Les seules modifications portent sur la transformation : « Nos fromages étaient trop épais. Le cahier des charges prévoit une hauteur comprise entre 20 et 25 mm alors que les nôtres en font 28 minimum. Nous avons donc dû les réduire et l'expliquer à la clientèle. Les fromages ont ainsi perdu 7 à 8% de leur masse. C'est la raison pour laquelle nous avons décidé de na pas augmenter les prix, ni en 2013, ni en 2014 ». Depuis le mois de juillet 2013 où l'IGP était imminente, la fromagerie Rochas se demandait si ses saint-marcellin, qu'elle vend à des grossistes, des magasins de détail et sur les marchés, auraient la bonne épaisseur. Ne pas satisfaire aux critères, c'était perdre l'appellation saint-marcellin... Le fabricant a donc adapté ses moules. « En pleine période de fêtes, l'activité était un peu chargée, concède-t-il. Il a également fallu faire attention aux doses de sel, car le fromage était moins volumineux, et aux temps de séchage et d'égouttage ». En revanche, produire davantage de fromages n'est pas un problème pour cette entreprise familiale où sont employés épouse, sœur et fils, ainsi qu'une salariée. Seul obstacle à son développement : des installations, entièrement rénovées et agrandies en 2000, mais déjà entièrement optimisées. La stabulation de 800 m2 en logettes paillées est pleine et la salle de traite ne compte que six postes, ce qui prend des heures matin et soir pour venir à bout du troupeau.

Des effets positifs

Avec son activité de négoce de produits fermiers, l'exploitation dégage un chiffre d'affaires annuel de 565 000 euros, en légère progression. La structure est aujourd'hui en nom propre, mais Jean-Noël Rochas a pour projet, en 2014, de séparer les activités entre la partie agricole et la partie négoce. Si aujourd'hui les fromages du Col Lachard, se vendent bien, c'est que les produits fermiers bénéficient d'une image de qualité. « C'est un fromage recherché », explique le producteur qui tient à son statut fermier et donc ne court pas après les volumes et la grande distribution, pour ne pas déplaire à sa clientèle. Et cela marche bien puisqu'il n'a pas connu l'inflexion d'activité que les grands producteurs de saint-marcellin ont subie ces dernières années.

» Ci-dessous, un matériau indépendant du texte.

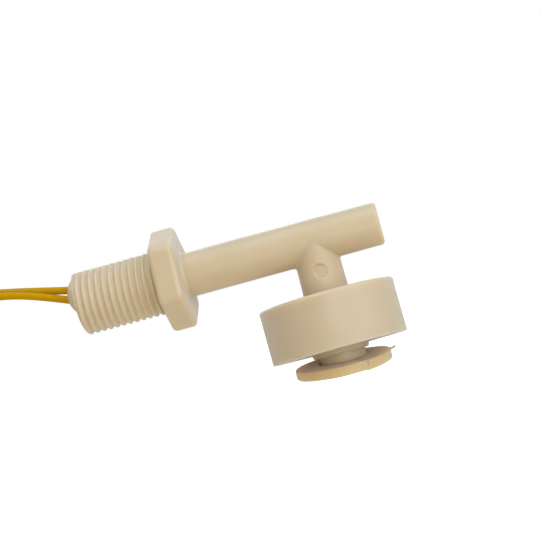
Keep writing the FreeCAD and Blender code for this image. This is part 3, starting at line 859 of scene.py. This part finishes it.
# The room: a plain pale floor well below the switch, which hangs from its thread, and a white
# background. Five soft panels light it, cool from above and the sides, and faintly warm from low
# in front, as the paper under the switch would.
FLOOR_HEIGHT = -0.085
FLOOR_HALF_WIDTH = 3
SWITCH_MIDDLE = (0.01, 0, -0.01)
FLOAT_MIDDLE = (0.03, 0, -0.015)
floor_mesh = bpy.data.meshes.new("floor")
floor_corners = [
    (FLOOR_HALF_WIDTH * x, FLOOR_HALF_WIDTH * y, FLOOR_HEIGHT)
    for x, y in ((-1, -1), (1, -1), (1, 1), (-1, 1))
]
floor_mesh.from_pydata(floor_corners, [], [(0, 1, 2, 3)])
floor = add_piece("floor", floor_mesh)
paper, tree, shader = new_material("pale_floor", (0.9, 0.84, 0.72), Roughness=0.9)
path = add_node(tree, "ShaderNodeLightPath").outputs
lit = add_node(tree, "ShaderNodeEmission", inputs={"Color": (1, 1, 1, 1), "Strength": 1.0})
both = add_node(tree, "ShaderNodeAddShader", inputs={0: shader.outputs[0], 1: lit.outputs[0]})
seen = add_node(
    tree, "ShaderNodeMixShader",
    inputs={"Fac": path["Is Camera Ray"], 1: shader.outputs[0], 2: both.outputs[0]},
)
tree.links.new(seen.outputs[0], tree.nodes["Material Output"].inputs["Surface"])
dress(floor, paper)

world = bpy.data.worlds.new("studio")
world.use_nodes = True
bpy.context.scene.world = world
tree = world.node_tree
tree.nodes.clear()
path = add_node(tree, "ShaderNodeLightPath").outputs
shown = calculate(tree, "MAXIMUM", path["Is Camera Ray"], path["Is Glossy Ray"])
shown = calculate(tree, "MAXIMUM", shown, path["Is Transmission Ray"])
soft = add_node(
    tree, "ShaderNodeBackground", inputs={"Color": (0.95, 0.95, 0.97, 1), "Strength": 0.4}
)
white = add_node(tree, "ShaderNodeBackground", inputs={"Color": (1, 1, 1, 1), "Strength": 1.0})
chosen = add_node(
    tree, "ShaderNodeMixShader", inputs={"Fac": shown, 1: soft.outputs[0], 2: white.outputs[0]}
)
add_node(tree, "ShaderNodeOutputWorld", inputs={"Surface": chosen.outputs[0]})


def soft_lamp(name, place, aim, size, watts, colour):
    light = bpy.data.lights.new(name, "AREA")
    light.shape = "DISK"
    light.size = size
    light.energy = watts
    light.color = colour
    lamp = add_piece(name, light)
    lamp.location = place
    lamp.rotation_euler = (Vector(aim) - Vector(place)).to_track_quat("-Z", "Y").to_euler()


soft_lamp("sky_panel", (0.02, -0.12, 0.4), SWITCH_MIDDLE, 0.35, 0.92, (0.72, 0.85, 1.0))
soft_lamp("right_panel", (0.4, -0.25, 0.15), SWITCH_MIDDLE, 0.3, 0.78, (0.68, 0.82, 1.0))
soft_lamp("front_panel", (0.16, -0.4, -0.02), FLOAT_MIDDLE, 0.2, 0.44, (0.82, 0.88, 1.0))
soft_lamp("low_panel", (0.04, -0.33, -0.068), FLOAT_MIDDLE, 0.12, 0.12, (1.0, 0.9, 0.7))
soft_lamp("back_panel", (-0.02, 0.45, 0.16), (0, 0, -0.01), 0.3, 0.5, (0.8, 0.88, 1.0))

# The camera, level with the switch as the photo was taken, and turned so that the tube rises to
# the right.
scene = bpy.context.scene
scene.view_settings.view_transform = "Standard"
lens = bpy.data.cameras.new("camera")
lens.sensor_width = 36
lens.lens = 86.667
camera = add_piece("camera", lens)
camera.location = (0.049557, -0.279652, -0.006196)
camera.rotation_euler = (math.radians(90.549), math.radians(15.138), math.radians(5.461))
scene.camera = camera

bpy.context.view_layer.update()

Pour lui, l'IGP représentera « toujours un plus, une reconnaissance. Elle aura des effets positifs dans la mesure où elle permettra de garder les quelques fromageries restantes du secteur. Mais certains transformateurs, qui ne font que de la vente directe, n'entreront pas dans l'IGP, car ils ne veulent pas s'embêter avec les contrôles et n'ont pas besoin de cela pour vendre. » Pendant longtemps Jean-Noël Rochas s'est battu pour l'obtention du label. Il s'est lassé tout en restant persuadé que c'est un avantage à défendre. Les retombées, il ne les attend pas avant quelques années, notamment sur les prix. « Il faudra que le Comité interprofessionnel du saint-marcellin (CISM) mette les moyens en termes de communication. » En revanche, il ne se montre guère optimiste pour les producteurs laitiers : «  je ne pense pas qu'ils doivent attendre beaucoup des transformateurs ». Ca bloque toujours du côté du prix du lait.

Isabelle Doucet
Producteurs laitiers du saint-marcellin

Une assemblée générale autour du label

 
L'union des producteurs laitiers du saint-marcellin tiendra son assemblée générale le mardi 14 janvier prochain à la salle de conférence de l'espace Saint-Laurent à Saint-Marcellin. Au programme : la structuration de l'organisation professionnelle saint-marcellin, son évolution depuis sa création fin 2011, ses objectifs et son agrément par le ministère de l'Agriculture, mais aussi le contexte du prix du lait (payé au producteur en 2013) et les projection 2014 (lait IGP et non IGP). Enfin, Jean-Philippe Goron, du contrôle laitier, présentera les résultats technico-économiques des systèmes d'exploitation laitiers de la région.